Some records

⁂

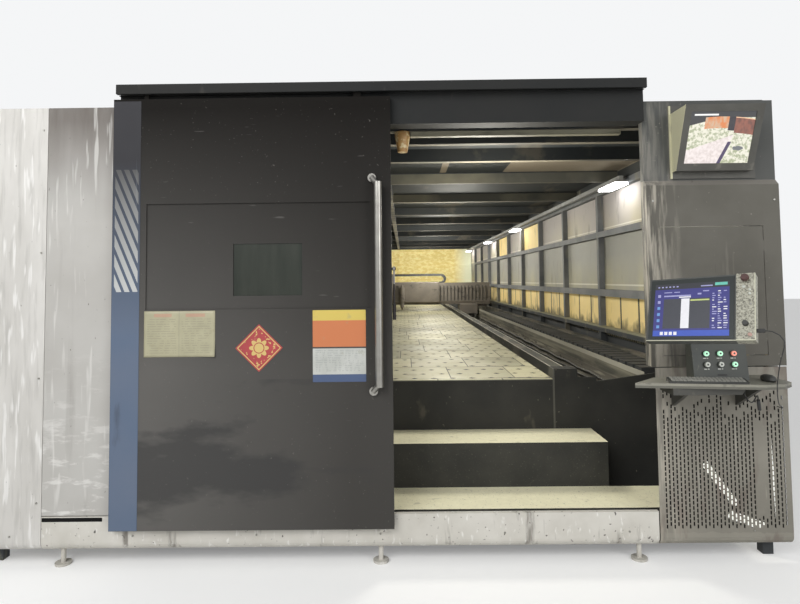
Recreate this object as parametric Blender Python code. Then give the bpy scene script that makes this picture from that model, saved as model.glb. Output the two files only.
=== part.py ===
import math

import bmesh
import bpy
from mathutils import Matrix, Vector

# Overall sizes, in metres: X to the right, Y to the back, Z up
CABIN_LENGTH = 15.2
HALF_WIDTH = 2.32
FRONT_Y = -CABIN_LENGTH / 2
TOUCH = 0.0003
SHEET = 0.004

# Front: heights above the floor and places across it
SKIRT_BOTTOM = 0.09
SKIRT_TOP = 0.283
SKIRT_ROUND = 0.05
SKIRT_DEPTH = 0.03
LEVEL_INSET = 0.10
PANEL_BOTTOM = 0.289
SEAM_LEFT = -1.92
SEAM_RIGHT = 1.57
SEAM_HEIGHT = 1.087
SEAM_GAP = 0.003
COLUMN_LEFT = 1.556
COLUMN_DEPTH = 0.08
LEDGE_LOW = 2.13
LEDGE_HIGH = 2.16
LEDGE_SETBACK = 0.03
FRONT_TOP = 2.63
OPENING_LEFT = 0.02
OPENING_TOP = 2.51
HEADER_DEPTH = 0.12
HEADER_LEFT = -1.50
HEADER_TOP = 2.76
ACCESS_LEFT = 1.625
ACCESS_RIGHT = 2.22
ACCESS_BOTTOM = 1.15
ACCESS_TOP = 1.89
ACCESS_GAP = 0.003
ACCESS_DEPTH = 0.018
HINGE_INSET = 0.08
HINGE_LENGTH = 0.06

# Perforated lower skin
SLOT_WIDTH = 0.012
SLOT_HEIGHT = 0.030
SLOT_PITCH_X = 0.064
SLOT_PITCH_Z = 0.076
SLOT_AREA_LEFT = 1.60
SLOT_AREA_RIGHT = 2.24
SLOT_AREA_BOTTOM = 0.19
SLOT_AREA_TOP = 0.90

# Sliding door
DOOR_LEFT = -1.515
DOOR_RIGHT = 0.08
DOOR_BOTTOM = 0.22
DOOR_TOP = 2.66
DOOR_BACK = -0.010
DOOR_THICKNESS = 0.040
DOOR_RECESS = 0.008
DOOR_SKIN = 0.006
RECESS_LEFT = -1.32
RECESS_RIGHT = -0.04
RECESS_BOTTOM = 1.445
RECESS_TOP = 2.05
WINDOW_LEFT = -0.824
WINDOW_RIGHT = -0.430
WINDOW_BOTTOM = 1.52
WINDOW_TOP = 1.817
WINDOW_LAP = 0.012
WINDOW_THICKNESS = 0.006
STRAP_WIDTH = 0.044
STRAP_THICKNESS = 0.008
STRAP_SHARES = (0.12, 0.88)
TRACK_DEPTH = 0.060
TRACK_BOTTOM = 2.69
TRACK_TOP = 2.745
TRACK_SLOT = 0.016
TRACK_SHEET = 0.003
ROLLER_RADIUS = 0.017
ROLLER_WIDTH = 0.030
AXLE_RADIUS = 0.004
AXLE_PLAY = 0.0005
HANDLE_X = 0.007
HANDLE_RADIUS = 0.0225
HANDLE_BOTTOM = 1.01
HANDLE_TOP = 2.155
HANDLE_STANDOFF = 0.055
STUB_RADIUS = 0.016
STUB_RISE = 0.05
STUB_SHIFT = -0.035
STUB_INSET = 0.02
FLANGE_RADIUS = 0.024
FLANGE_THICKNESS = 0.016
STUB_SHORT = 0.014
LATCH_HEIGHT = 1.665
LATCH_LENGTH = 0.20
LATCH_ROD_RADIUS = 0.005
LATCH_GRIP_RADIUS = 0.010
LATCH_GRIP_LENGTH = 0.09
LATCH_EYE_RADIUS = 0.013
LATCH_EYE_WIDTH = 0.012
LATCH_HEAD_RADIUS = 0.008
LATCH_HEAD_WIDTH = 0.004
LATCH_STANDOFF = 0.006
GUIDE_WIDTH = 0.04
GUIDE_X = 0.0
GUIDE_SHEET = 0.005
GUIDE_ENTRY = 0.016
LEVEL_RADIUS = 0.045
LEVEL_HEIGHT = 0.012
LEVEL_STEM = 0.014

# Steps and table
STEP_LEFT = -1.55
STEP_HIGH_RIGHT = 1.45
STEP_FRONT = 0.115
STEP_MIDDLE = 0.47
TABLE_FRONT = 0.815
STEP_LOW_TOP = 0.264
STEP_HIGH_TOP = 0.545
STEP_LIP = 0.06
RISER_FOOT = 0.06
TABLE_TOP = 0.889
TABLE_SHEET = 0.003
TABLE_HALF_WIDTH = 1.195
TABLE_BACK = 13.5
END_WALL_THICKNESS = 0.015
END_WALL_BOTTOM = 0.10
POST_RIGHT = 1.365
POST_TOP = 0.96
SHOULDER_RIGHT = 1.50
SHOULDER_TOP = 0.90
END_WALL_RIGHT = 1.95
TROUGH_END_TOP = 0.93
SLAT_PITCH = 0.25
SLAT_THICKNESS = 0.006
SLAT_RAIL = 0.02

# Bed and its rails
BED_FRONT = 0.95
BED_BACK = 14.2
BEAM_INNER = 1.30
BEAM_OUTER = 1.60
BEAM_BOTTOM = 0.20
BEAM_TOP = 0.78
CROSS_BOTTOM = 0.50
CROSS_LENGTH = 0.30
CROSS_COUNT = 7
LEG_HALF_WIDTH = 0.15
RAIL_CENTRE = 1.45
RAIL_WIDTH = 0.045
RAIL_HEIGHT = 0.05
COVER_TOP = 0.90
COVER_SPREAD = 0.08
COVER_RISE = 0.015
COVER_SHEET = 0.003
TROUGH_LEFT = 1.84
TROUGH_RIGHT = 2.12
TROUGH_BOTTOM = 0.80
TROUGH_FLANGE = 0.95
CHAIN_BACK = 8.6
CHAIN_TOP = 0.945
CHAIN_PITCH = 0.16
CHAIN_GROOVE = 0.04
CHAIN_NOTCH = 0.04
CHAIN_SIDE_GAP = 0.03

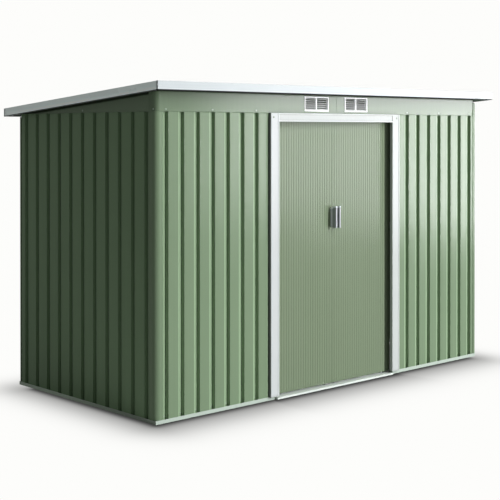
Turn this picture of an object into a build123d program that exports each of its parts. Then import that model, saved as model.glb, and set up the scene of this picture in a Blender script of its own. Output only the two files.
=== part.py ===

⁂

## Aim
From the listing above, reproduce all the lines exactly.

## Worked solution
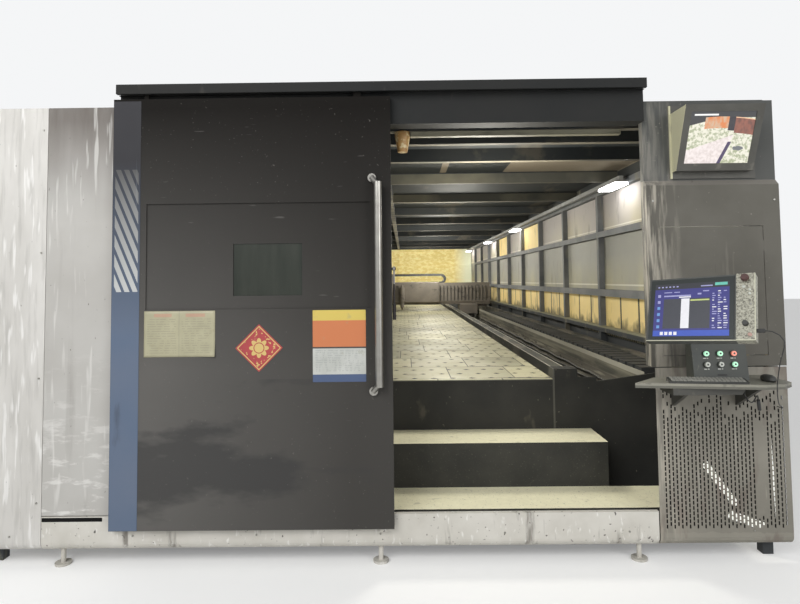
Recreate this object as parametric Blender Python code. Then give the bpy scene script that makes this picture from that model, saved as model.glb. Output the two files only.
=== part.py ===
import math

import bmesh
import bpy
from mathutils import Matrix, Vector

# Overall sizes, in metres: X to the right, Y to the back, Z up
CABIN_LENGTH = 15.2
HALF_WIDTH = 2.32
FRONT_Y = -CABIN_LENGTH / 2
TOUCH = 0.0003
SHEET = 0.004

# Front: heights above the floor and places across it
SKIRT_BOTTOM = 0.09
SKIRT_TOP = 0.283
SKIRT_ROUND = 0.05
SKIRT_DEPTH = 0.03
LEVEL_INSET = 0.10
PANEL_BOTTOM = 0.289
SEAM_LEFT = -1.92
SEAM_RIGHT = 1.57
SEAM_HEIGHT = 1.087
SEAM_GAP = 0.003
COLUMN_LEFT = 1.556
COLUMN_DEPTH = 0.08
LEDGE_LOW = 2.13
LEDGE_HIGH = 2.16
LEDGE_SETBACK = 0.03
FRONT_TOP = 2.63
OPENING_LEFT = 0.02
OPENING_TOP = 2.51
HEADER_DEPTH = 0.12
HEADER_LEFT = -1.50
HEADER_TOP = 2.76
ACCESS_LEFT = 1.625
ACCESS_RIGHT = 2.22
ACCESS_BOTTOM = 1.15
ACCESS_TOP = 1.89
ACCESS_GAP = 0.003
ACCESS_DEPTH = 0.018
HINGE_INSET = 0.08
HINGE_LENGTH = 0.06

# Perforated lower skin
SLOT_WIDTH = 0.012
SLOT_HEIGHT = 0.030
SLOT_PITCH_X = 0.064
SLOT_PITCH_Z = 0.076
SLOT_AREA_LEFT = 1.60
SLOT_AREA_RIGHT = 2.24
SLOT_AREA_BOTTOM = 0.19
SLOT_AREA_TOP = 0.90

# Sliding door
DOOR_LEFT = -1.515
DOOR_RIGHT = 0.08
DOOR_BOTTOM = 0.22
DOOR_TOP = 2.66
DOOR_BACK = -0.010
DOOR_THICKNESS = 0.040
DOOR_RECESS = 0.008
DOOR_SKIN = 0.006
RECESS_LEFT = -1.32
RECESS_RIGHT = -0.04
RECESS_BOTTOM = 1.445
RECESS_TOP = 2.05
WINDOW_LEFT = -0.824
WINDOW_RIGHT = -0.430
WINDOW_BOTTOM = 1.52
WINDOW_TOP = 1.817
WINDOW_LAP = 0.012
WINDOW_THICKNESS = 0.006
STRAP_WIDTH = 0.044
STRAP_THICKNESS = 0.008
STRAP_SHARES = (0.12, 0.88)
TRACK_DEPTH = 0.060
TRACK_BOTTOM = 2.69
TRACK_TOP = 2.745
TRACK_SLOT = 0.016
TRACK_SHEET = 0.003
ROLLER_RADIUS = 0.017
ROLLER_WIDTH = 0.030
AXLE_RADIUS = 0.004
AXLE_PLAY = 0.0005
HANDLE_X = 0.007
HANDLE_RADIUS = 0.0225
HANDLE_BOTTOM = 1.01
HANDLE_TOP = 2.155
HANDLE_STANDOFF = 0.055
STUB_RADIUS = 0.016
STUB_RISE = 0.05
STUB_SHIFT = -0.035
STUB_INSET = 0.02
FLANGE_RADIUS = 0.024
FLANGE_THICKNESS = 0.016
STUB_SHORT = 0.014
LATCH_HEIGHT = 1.665
LATCH_LENGTH = 0.20
LATCH_ROD_RADIUS = 0.005
LATCH_GRIP_RADIUS = 0.010
LATCH_GRIP_LENGTH = 0.09
LATCH_EYE_RADIUS = 0.013
LATCH_EYE_WIDTH = 0.012
LATCH_HEAD_RADIUS = 0.008
LATCH_HEAD_WIDTH = 0.004
LATCH_STANDOFF = 0.006
GUIDE_WIDTH = 0.04
GUIDE_X = 0.0
GUIDE_SHEET = 0.005
GUIDE_ENTRY = 0.016
LEVEL_RADIUS = 0.045
LEVEL_HEIGHT = 0.012
LEVEL_STEM = 0.014

# Steps and table
STEP_LEFT = -1.55
STEP_HIGH_RIGHT = 1.45
STEP_FRONT = 0.115
STEP_MIDDLE = 0.47
TABLE_FRONT = 0.815
STEP_LOW_TOP = 0.264
STEP_HIGH_TOP = 0.545
STEP_LIP = 0.06
RISER_FOOT = 0.06
TABLE_TOP = 0.889
TABLE_SHEET = 0.003
TABLE_HALF_WIDTH = 1.195
TABLE_BACK = 13.5
END_WALL_THICKNESS = 0.015
END_WALL_BOTTOM = 0.10
POST_RIGHT = 1.365
POST_TOP = 0.96
SHOULDER_RIGHT = 1.50
SHOULDER_TOP = 0.90
END_WALL_RIGHT = 1.95
TROUGH_END_TOP = 0.93
SLAT_PITCH = 0.25
SLAT_THICKNESS = 0.006
SLAT_RAIL = 0.02

# Bed and its rails
BED_FRONT = 0.95
BED_BACK = 14.2
BEAM_INNER = 1.30
BEAM_OUTER = 1.60
BEAM_BOTTOM = 0.20
BEAM_TOP = 0.78
CROSS_BOTTOM = 0.50
CROSS_LENGTH = 0.30
CROSS_COUNT = 7
LEG_HALF_WIDTH = 0.15
RAIL_CENTRE = 1.45
RAIL_WIDTH = 0.045
RAIL_HEIGHT = 0.05
COVER_TOP = 0.90
COVER_SPREAD = 0.08
COVER_RISE = 0.015
COVER_SHEET = 0.003
TROUGH_LEFT = 1.84
TROUGH_RIGHT = 2.12
TROUGH_BOTTOM = 0.80
TROUGH_FLANGE = 0.95
CHAIN_BACK = 8.6
CHAIN_TOP = 0.945
CHAIN_PITCH = 0.16
CHAIN_GROOVE = 0.04
CHAIN_NOTCH = 0.04
CHAIN_SIDE_GAP = 0.03

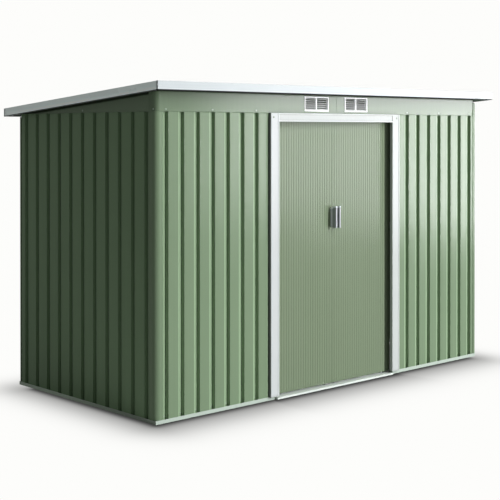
Turn this picture of an object into a build123d program that exports each of its parts. Then import that model, saved as model.glb, and set up the scene of this picture in a Blender script of its own. Output only the two files.
=== part.py ===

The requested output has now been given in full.